TCS Daily

No Phony Bologna

By Claude O. Pressnell - May 24, 2005 12:00 AM

On 19 June 1999 a conference of 29 European education ministers met in Bologna, Italy, and forged an agreement dubbed the Bologna Declaration. It set forth sweeping reforms in European higher education with the goal of improving quality and seeking uniform standards by 2010. What is now referred to as the Bologna Process has the following broad objectives:

* adoption of a system of easily readable and comparable degrees;

* adoption of a system essentially based on two main cycles, undergraduate and graduate, with the undergraduate degree requiring three years or less of study and the graduate (Masters/Doctorate) totaling an additional five years;

* promotion of mobility by overcoming obstacles to the effective exercise of free movement for students (by establishing a common system of credits) and faculty;

* promotion of European cooperation in quality assurance with a view to developing comparable criteria and methodologies;

* promotion of the necessary European dimensions in higher education, particularly with regards to curricular development, inter-institutional co-operation, mobility schemes and integrated programs of study, training and research.
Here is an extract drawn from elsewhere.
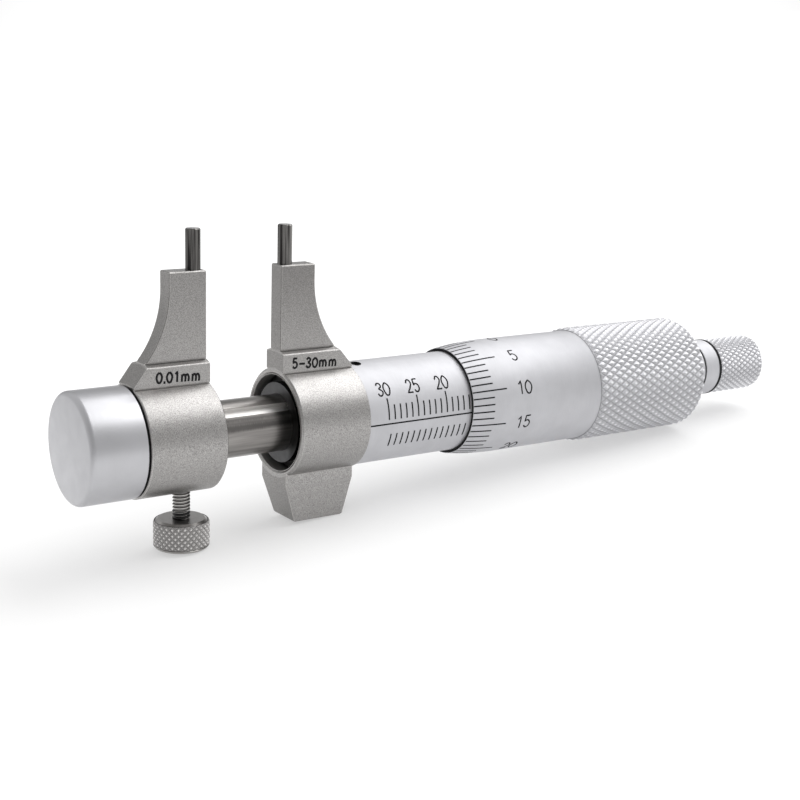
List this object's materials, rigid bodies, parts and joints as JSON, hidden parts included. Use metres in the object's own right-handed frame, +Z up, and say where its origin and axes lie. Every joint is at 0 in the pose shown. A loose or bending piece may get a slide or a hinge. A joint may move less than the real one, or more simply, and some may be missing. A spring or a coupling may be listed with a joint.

Crucially, the Bologna Process provides the United States an opportunity to contribute to the discussion of defining the terms and expectations of higher education quality in Europe. European education leaders are largely attempting to adopt the open and transparent US model of institutional accreditation and quality. Many, however, fail to understand the importance of its complexity and the inclusive process of how to implement such a culture of quality improvement. Simply adopting a framework without experiential understanding does not ensure that it will accomplish its purpose. The self-study and quality process must be understood and embraced by the entire higher education community; not simply imposed by leadership.

By the US taking a leadership role in implementing higher education quality assurance in Europe, two paramount goals will be accomplished. First, it will minimize the barriers and dissimilarities between the American system of higher education and Europe. Many colleges and universities are currently struggling to maintain their faculty/student exchange agreements with Europe due to heightened security in light of the post-9/11 visa requirements and the lack of timely and seamless implementation of the SEVIS program.

Further exacerbating the difficulties is the Bologna Process objective that calls for a three-year baccalaureate program. The initial reaction has been negative concerning the possibility of the US colleges and universities willingness to accommodate such an abbreviated system. If, however, the US can serve as a leader in determining the quality of education in Europe it will create an atmosphere of confidence among US colleges and universities related to the quality of a student's degree and work toward minimizing the differences in the education systems.

We should not underestimate the willingness of the US system to be flexible in accepting a European undergraduate degree if they can be assured of the quality of the institution from which the student received the degree. If this confidence can be achieved, there would be even a greater number of European universities to establish student and faculty exchange agreements.

Second, and more important, the implementation of institution accreditation as modeled by the US is an important strategy for the spread of democracy, especially in Eastern Europe. The very model of an open and transparent accreditation process places value on the abilities and opinions of all members of the higher education community. The process enables students, staff, faculty, administration, outside key stakeholders, and the governing boards to have input in setting the mission and goals for the university. It is a tool of empowerment and accountability with a focus on continuous improvement. The process creates a culture which values and invites the input of everyone affected by the educative process.

Higher education self-studies demand that an institution ask the fundamental question, "Why do we exist?" The answer must be as a result of inclusive and broad based involvement. This approach, if successful, removes the definition of education from an elite few and places it into the hands of many. John Dewey writes in Democracy and Education, "Democracy cannot flourish where the chief influences in selecting subject matter of instruction are utilitarian ends narrowly conceived for the masses, and, for the higher education of the few, the traditions of a specialized cultivated class."

Demonstrating success in higher education through inclusive ongoing quality improvement has the potential to transform societies. Once people experience improvement and a sense of purpose in the workplace (in this case, the university) they will begin to demand it of their governments and culture at large. The US model of accreditation can serve as a compliment to the US strategy toward the achieving this goal.

The US cannot afford to disengage from the higher education reforms in Europe. Disengagement may further intensify the present difficulties with transatlantic higher education cooperation. Whereas engagement may expand opportunities of student and faculty exchange agreements and serve as a key strategy for the advancement of democracy in Eastern Europe.

The author is President of the Tennessee Independent Colleges and Universities Association.